Get our there, activists. Get out and talk to these young people. Try to find out what is going on in their heads, and try to find some points on which you might agree rather than points on which you must differ. That was my suggestion and request as guest editor of this issue, which aims simply to present a range of voices—not so wide a range as I would have liked but, as noted above, it is hard to get people to contribute to CRF—discussing Chinese history and culture, and how younger Chinese people locate themselves within it.

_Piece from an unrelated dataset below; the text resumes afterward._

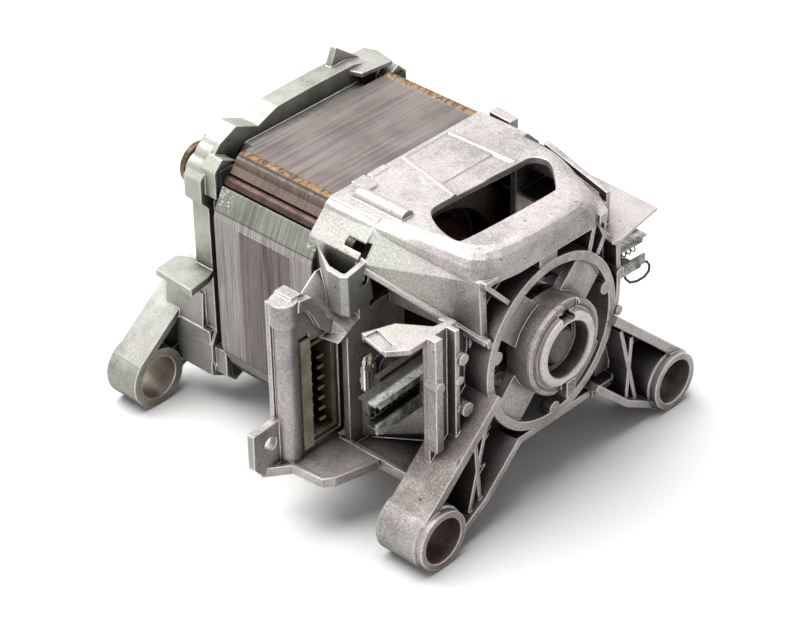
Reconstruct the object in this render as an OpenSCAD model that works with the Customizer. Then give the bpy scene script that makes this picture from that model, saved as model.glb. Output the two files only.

There are doubtless readers who will think this is all romantic hogwash and that, in the real world, freedoms need to be won by struggle, not conceded after rational persuasion. I understand and am in many ways sympathetic to that viewpoint, as I have seen my share of struggles. People do need to stand up for their rights, for it is still generally the case that, if they don’t, no-one else will do it for them. But they need to do it by rational, creative and non-violent means that look for commonalities, not just differences. I say this from a position of extraordinary privilege, having traveled widely over several continents and for several decades; but, being still an Englishman at heart I cannot help keeping an eye on the weather reports, which now tell me that the world we fight over is melting all around us. Nothing is more certain than that if we cannot now progress beyond the millennia of anger and recrimination that lie behind us then we are all done for.